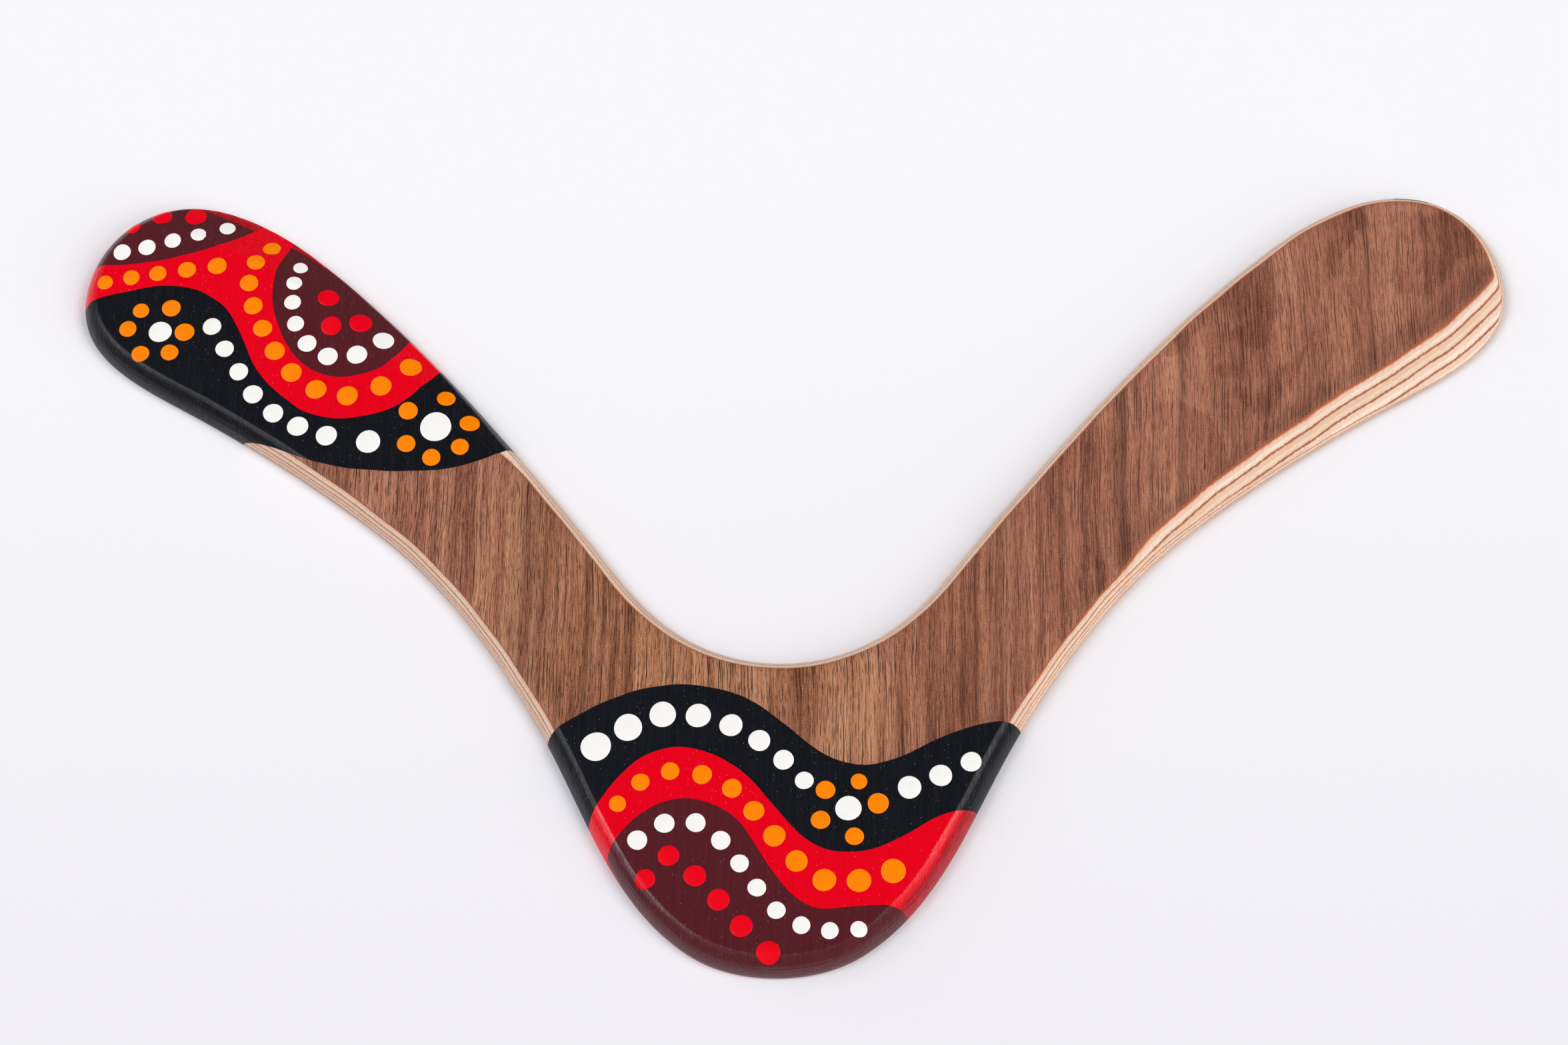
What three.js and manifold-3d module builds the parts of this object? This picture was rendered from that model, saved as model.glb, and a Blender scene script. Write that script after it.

--

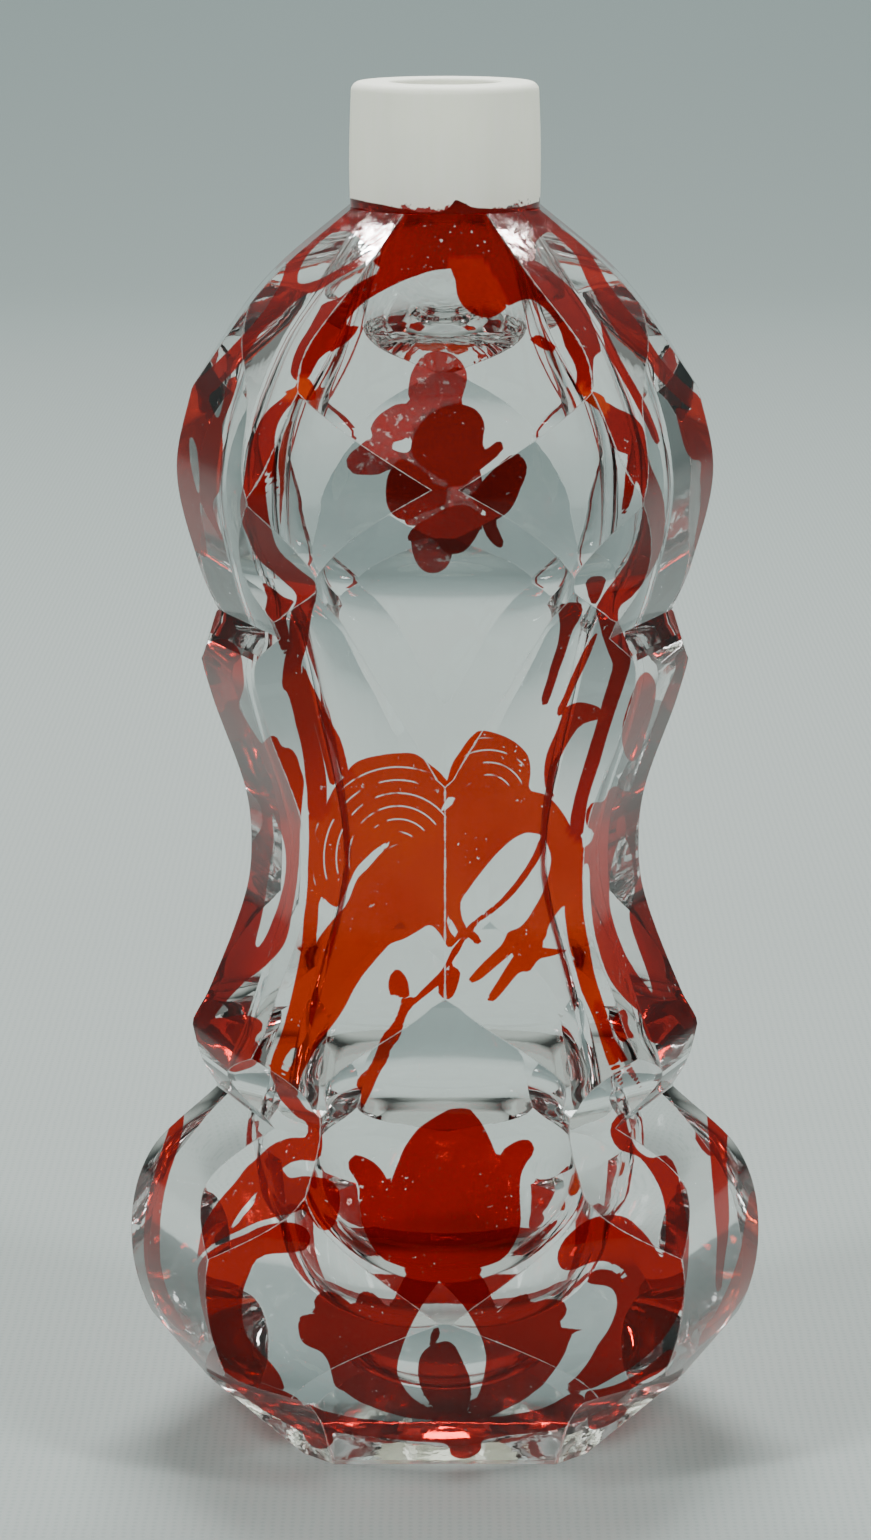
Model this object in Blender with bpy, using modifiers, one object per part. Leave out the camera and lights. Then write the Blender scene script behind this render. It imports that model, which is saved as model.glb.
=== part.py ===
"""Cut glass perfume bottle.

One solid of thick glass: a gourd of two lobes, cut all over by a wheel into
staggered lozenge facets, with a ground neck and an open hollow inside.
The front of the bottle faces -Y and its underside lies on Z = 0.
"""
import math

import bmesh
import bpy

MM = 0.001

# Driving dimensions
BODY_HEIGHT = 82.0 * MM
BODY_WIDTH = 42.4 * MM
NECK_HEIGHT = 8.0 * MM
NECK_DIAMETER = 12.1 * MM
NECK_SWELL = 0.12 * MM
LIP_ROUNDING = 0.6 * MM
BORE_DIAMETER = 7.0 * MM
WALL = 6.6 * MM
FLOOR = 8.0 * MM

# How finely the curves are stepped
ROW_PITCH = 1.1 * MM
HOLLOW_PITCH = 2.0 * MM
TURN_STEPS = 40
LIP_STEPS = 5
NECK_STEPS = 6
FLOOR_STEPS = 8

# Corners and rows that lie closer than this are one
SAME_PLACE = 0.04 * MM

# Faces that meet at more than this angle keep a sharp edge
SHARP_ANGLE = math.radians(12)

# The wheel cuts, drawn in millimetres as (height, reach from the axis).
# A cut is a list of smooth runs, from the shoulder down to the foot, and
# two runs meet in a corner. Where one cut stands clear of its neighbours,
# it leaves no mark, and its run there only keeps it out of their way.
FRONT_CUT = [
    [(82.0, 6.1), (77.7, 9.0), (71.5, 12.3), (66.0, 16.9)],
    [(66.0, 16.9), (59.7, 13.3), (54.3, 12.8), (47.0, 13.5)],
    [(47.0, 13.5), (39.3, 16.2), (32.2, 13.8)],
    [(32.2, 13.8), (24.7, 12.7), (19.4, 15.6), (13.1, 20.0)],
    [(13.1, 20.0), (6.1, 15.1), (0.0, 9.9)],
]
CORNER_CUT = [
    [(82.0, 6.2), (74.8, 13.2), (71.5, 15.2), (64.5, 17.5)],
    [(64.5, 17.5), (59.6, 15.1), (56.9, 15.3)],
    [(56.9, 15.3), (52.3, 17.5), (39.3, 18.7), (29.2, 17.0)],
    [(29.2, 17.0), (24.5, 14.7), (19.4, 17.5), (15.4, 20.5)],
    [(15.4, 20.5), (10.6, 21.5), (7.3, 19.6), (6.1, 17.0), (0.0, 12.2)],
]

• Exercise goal
Extract, word for word, the line containing "Model this object", the line containing "FLOOR = 8.0 * MM", and every line between them.

• Exercise answer
Model this object in Blender with bpy, using modifiers, one object per part. Leave out the camera and lights. Then write the Blender scene script behind this render. It imports that model, which is saved as model.glb.
=== part.py ===
"""Cut glass perfume bottle.

One solid of thick glass: a gourd of two lobes, cut all over by a wheel into
staggered lozenge facets, with a ground neck and an open hollow inside.
The front of the bottle faces -Y and its underside lies on Z = 0.
"""
import math

import bmesh
import bpy

MM = 0.001

# Driving dimensions
BODY_HEIGHT = 82.0 * MM
BODY_WIDTH = 42.4 * MM
NECK_HEIGHT = 8.0 * MM
NECK_DIAMETER = 12.1 * MM
NECK_SWELL = 0.12 * MM
LIP_ROUNDING = 0.6 * MM
BORE_DIAMETER = 7.0 * MM
WALL = 6.6 * MM
FLOOR = 8.0 * MM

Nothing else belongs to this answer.